# YOUR TASK
In the data, extract each line that holds the string "bending".

# PROVIDED INFORMATION
* START *
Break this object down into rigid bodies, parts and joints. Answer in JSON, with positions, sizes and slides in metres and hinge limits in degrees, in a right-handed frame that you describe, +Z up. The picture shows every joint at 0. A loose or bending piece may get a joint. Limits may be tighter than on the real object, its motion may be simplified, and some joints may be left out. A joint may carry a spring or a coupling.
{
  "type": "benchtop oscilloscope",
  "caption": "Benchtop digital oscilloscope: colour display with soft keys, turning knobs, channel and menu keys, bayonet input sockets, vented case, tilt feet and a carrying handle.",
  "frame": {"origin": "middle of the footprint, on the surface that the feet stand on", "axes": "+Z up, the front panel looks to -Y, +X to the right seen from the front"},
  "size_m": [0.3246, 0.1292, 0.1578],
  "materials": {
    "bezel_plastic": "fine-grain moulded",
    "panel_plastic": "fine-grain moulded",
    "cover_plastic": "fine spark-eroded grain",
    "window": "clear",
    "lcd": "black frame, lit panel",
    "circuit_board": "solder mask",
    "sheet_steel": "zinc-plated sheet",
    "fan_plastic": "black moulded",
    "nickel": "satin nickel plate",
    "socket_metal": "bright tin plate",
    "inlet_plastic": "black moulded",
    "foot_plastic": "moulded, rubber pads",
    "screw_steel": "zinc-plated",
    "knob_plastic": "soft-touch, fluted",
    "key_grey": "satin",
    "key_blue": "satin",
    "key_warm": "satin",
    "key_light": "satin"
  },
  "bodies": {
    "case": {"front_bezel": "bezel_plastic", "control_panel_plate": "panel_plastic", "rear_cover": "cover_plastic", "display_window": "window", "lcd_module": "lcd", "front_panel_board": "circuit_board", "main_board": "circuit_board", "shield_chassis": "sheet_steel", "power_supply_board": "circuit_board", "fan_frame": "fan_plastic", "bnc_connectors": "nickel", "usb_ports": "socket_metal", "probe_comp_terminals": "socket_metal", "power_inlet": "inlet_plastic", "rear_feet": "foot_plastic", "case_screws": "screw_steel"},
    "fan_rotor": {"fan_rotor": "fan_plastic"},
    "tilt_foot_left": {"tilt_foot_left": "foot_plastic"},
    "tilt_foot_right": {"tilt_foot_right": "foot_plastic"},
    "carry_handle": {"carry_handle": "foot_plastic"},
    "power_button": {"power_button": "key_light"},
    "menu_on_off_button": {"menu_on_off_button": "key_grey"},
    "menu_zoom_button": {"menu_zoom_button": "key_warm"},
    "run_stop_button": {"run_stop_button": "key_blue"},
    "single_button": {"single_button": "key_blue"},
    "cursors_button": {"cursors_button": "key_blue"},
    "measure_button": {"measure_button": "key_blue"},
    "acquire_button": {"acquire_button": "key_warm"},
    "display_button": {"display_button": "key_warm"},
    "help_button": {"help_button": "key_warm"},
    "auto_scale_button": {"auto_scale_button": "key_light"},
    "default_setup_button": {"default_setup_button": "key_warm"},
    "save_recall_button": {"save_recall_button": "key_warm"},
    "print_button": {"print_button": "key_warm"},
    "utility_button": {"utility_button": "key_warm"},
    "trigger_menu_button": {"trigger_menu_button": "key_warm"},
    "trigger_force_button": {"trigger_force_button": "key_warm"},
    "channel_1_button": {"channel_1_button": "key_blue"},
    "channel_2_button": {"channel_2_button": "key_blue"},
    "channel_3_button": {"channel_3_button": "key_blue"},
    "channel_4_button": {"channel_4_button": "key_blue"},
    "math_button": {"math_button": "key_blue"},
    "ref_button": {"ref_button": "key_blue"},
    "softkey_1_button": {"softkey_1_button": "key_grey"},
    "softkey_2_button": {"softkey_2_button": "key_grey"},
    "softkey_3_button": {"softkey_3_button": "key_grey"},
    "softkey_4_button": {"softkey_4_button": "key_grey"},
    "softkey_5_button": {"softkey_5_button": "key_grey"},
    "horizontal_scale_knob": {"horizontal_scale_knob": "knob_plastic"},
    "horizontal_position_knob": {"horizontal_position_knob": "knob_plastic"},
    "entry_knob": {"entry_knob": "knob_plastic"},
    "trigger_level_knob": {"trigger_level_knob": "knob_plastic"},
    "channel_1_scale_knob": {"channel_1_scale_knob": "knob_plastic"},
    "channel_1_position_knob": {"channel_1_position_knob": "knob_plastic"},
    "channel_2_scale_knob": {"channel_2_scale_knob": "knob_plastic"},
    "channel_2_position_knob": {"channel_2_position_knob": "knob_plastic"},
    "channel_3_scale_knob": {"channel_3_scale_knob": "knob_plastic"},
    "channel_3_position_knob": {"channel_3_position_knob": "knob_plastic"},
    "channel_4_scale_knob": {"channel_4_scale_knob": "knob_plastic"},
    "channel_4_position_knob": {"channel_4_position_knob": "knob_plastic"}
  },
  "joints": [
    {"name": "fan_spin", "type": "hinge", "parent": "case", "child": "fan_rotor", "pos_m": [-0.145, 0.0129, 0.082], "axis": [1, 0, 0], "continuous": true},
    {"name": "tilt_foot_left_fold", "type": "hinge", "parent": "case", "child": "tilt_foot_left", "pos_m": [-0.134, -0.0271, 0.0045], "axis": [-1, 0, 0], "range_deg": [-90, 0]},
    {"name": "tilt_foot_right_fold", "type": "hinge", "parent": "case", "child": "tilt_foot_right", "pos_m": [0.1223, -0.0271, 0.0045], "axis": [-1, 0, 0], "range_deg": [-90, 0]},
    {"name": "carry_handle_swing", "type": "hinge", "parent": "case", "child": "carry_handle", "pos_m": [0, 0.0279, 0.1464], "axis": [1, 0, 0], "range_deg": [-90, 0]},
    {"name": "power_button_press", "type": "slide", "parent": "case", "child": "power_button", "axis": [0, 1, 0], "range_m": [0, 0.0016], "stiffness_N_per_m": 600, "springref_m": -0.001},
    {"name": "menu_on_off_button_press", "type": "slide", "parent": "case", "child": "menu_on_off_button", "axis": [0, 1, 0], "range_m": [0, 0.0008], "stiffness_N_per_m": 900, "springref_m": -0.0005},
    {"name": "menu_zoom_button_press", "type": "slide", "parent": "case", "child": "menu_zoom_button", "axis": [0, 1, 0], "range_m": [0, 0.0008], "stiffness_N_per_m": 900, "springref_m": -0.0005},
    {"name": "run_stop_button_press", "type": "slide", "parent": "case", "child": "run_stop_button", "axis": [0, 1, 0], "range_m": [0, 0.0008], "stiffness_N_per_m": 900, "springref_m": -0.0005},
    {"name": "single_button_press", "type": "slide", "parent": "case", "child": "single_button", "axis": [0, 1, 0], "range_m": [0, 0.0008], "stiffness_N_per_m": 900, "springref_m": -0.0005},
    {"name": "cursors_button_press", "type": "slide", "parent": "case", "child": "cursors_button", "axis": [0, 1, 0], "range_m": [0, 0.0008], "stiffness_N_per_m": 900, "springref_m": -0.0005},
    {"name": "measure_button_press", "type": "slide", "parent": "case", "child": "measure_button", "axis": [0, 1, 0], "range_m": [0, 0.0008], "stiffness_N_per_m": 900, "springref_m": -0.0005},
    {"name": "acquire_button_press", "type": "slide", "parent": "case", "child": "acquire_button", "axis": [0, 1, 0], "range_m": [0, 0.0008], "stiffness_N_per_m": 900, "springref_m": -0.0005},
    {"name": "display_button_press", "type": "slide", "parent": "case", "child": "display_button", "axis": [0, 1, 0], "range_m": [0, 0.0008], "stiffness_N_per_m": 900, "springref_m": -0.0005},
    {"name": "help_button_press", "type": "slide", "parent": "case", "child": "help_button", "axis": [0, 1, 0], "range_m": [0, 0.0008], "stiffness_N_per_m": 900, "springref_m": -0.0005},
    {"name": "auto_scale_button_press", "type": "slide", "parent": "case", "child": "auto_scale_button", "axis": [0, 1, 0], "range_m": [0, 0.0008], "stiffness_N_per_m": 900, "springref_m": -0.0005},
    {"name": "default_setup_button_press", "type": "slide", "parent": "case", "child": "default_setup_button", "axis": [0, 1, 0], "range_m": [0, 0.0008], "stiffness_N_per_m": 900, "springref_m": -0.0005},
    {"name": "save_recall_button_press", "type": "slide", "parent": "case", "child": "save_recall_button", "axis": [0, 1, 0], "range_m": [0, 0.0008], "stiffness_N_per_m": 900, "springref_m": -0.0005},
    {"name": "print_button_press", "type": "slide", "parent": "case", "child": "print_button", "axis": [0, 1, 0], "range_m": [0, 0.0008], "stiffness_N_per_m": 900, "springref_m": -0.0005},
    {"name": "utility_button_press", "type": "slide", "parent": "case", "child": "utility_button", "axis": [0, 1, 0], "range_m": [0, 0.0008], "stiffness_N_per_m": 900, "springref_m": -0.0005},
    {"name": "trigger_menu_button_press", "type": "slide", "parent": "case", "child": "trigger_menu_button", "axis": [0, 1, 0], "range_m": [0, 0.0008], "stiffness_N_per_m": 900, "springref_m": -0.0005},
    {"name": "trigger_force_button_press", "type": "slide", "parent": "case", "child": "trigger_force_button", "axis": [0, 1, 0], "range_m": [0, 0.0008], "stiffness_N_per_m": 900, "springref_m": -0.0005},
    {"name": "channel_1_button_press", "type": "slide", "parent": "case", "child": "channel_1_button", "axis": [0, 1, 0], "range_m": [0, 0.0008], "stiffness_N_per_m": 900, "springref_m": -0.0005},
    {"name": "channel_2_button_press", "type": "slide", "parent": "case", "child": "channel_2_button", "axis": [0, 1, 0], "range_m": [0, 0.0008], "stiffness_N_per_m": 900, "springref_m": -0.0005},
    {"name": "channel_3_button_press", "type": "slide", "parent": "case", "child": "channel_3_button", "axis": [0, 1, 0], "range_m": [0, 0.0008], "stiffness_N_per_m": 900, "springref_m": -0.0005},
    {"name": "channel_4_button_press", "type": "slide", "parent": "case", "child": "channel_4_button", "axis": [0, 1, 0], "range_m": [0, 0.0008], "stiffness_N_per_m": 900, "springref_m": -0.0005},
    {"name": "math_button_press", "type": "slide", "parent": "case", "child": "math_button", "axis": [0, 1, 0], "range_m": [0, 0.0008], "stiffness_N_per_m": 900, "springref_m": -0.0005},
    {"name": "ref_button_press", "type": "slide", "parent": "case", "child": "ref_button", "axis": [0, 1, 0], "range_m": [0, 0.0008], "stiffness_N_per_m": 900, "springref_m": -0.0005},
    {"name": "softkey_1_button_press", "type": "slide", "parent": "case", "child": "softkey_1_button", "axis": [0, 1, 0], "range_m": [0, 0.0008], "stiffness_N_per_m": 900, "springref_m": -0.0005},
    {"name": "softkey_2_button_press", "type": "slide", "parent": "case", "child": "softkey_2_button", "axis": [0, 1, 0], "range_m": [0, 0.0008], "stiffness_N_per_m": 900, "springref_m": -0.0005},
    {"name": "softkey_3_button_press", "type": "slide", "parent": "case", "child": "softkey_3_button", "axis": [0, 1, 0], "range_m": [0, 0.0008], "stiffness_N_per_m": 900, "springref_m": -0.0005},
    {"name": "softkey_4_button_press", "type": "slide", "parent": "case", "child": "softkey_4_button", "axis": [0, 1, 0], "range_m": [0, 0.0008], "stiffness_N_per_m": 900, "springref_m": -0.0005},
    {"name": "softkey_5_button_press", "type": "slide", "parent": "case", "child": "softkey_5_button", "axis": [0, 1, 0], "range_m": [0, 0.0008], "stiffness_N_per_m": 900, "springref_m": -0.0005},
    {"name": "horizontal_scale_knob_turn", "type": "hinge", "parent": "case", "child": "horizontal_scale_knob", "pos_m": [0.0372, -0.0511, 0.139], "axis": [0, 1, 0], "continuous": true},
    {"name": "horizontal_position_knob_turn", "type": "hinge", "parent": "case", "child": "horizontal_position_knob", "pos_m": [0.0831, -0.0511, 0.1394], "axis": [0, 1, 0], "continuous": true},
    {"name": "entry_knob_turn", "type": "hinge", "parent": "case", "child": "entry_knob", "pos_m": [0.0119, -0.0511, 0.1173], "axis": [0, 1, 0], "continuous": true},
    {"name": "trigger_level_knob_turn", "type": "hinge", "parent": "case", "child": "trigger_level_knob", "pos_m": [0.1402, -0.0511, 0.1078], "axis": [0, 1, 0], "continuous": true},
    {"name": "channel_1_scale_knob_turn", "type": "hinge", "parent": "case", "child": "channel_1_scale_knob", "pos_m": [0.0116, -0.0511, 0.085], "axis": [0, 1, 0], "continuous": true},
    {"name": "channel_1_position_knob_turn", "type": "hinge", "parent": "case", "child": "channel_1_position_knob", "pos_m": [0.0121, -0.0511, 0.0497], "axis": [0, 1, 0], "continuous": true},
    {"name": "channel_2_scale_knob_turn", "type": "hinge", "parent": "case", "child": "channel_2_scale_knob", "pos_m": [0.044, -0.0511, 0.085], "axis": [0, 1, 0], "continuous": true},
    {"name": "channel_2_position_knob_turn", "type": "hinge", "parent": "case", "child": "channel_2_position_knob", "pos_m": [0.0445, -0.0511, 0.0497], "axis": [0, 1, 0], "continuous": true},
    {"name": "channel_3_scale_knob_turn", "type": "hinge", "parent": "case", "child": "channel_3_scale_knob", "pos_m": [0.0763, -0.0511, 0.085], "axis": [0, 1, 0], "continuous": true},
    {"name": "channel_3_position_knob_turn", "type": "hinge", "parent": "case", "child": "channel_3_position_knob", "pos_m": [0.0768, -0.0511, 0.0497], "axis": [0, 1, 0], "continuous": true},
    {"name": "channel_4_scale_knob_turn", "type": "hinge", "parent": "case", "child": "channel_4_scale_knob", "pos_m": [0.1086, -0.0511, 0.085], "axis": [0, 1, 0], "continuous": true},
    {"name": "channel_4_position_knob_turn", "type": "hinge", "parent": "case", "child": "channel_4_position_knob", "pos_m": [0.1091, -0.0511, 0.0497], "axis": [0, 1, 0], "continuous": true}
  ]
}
* END *
* START *
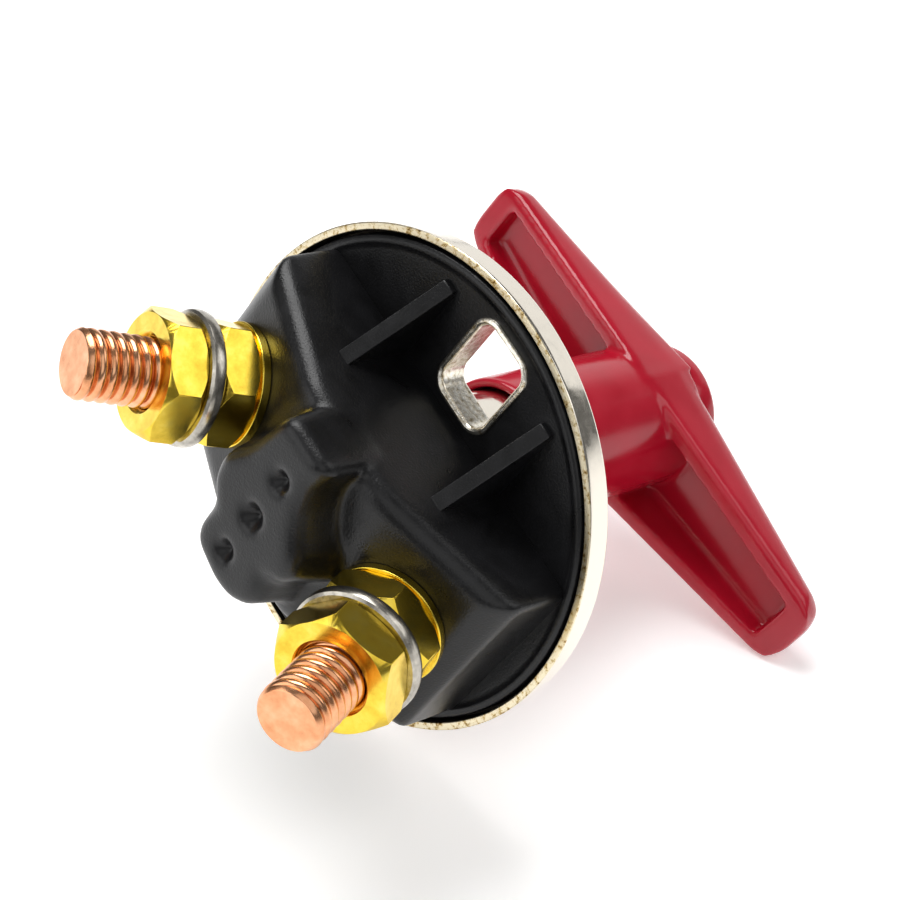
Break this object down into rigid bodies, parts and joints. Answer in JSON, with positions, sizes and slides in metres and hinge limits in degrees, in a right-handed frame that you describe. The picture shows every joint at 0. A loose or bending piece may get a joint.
* END *
# SOLUTION TO THE PROBLEM
Break this object down into rigid bodies, parts and joints. Answer in JSON, with positions, sizes and slides in metres and hinge limits in degrees, in a right-handed frame that you describe, +Z up. The picture shows every joint at 0. A loose or bending piece may get a joint. Limits may be tighter than on the real object, its motion may be simplified, and some joints may be left out. A joint may carry a spring or a coupling.
Break this object down into rigid bodies, parts and joints. Answer in JSON, with positions, sizes and slides in metres and hinge limits in degrees, in a right-handed frame that you describe. The picture shows every joint at 0. A loose or bending piece may get a joint.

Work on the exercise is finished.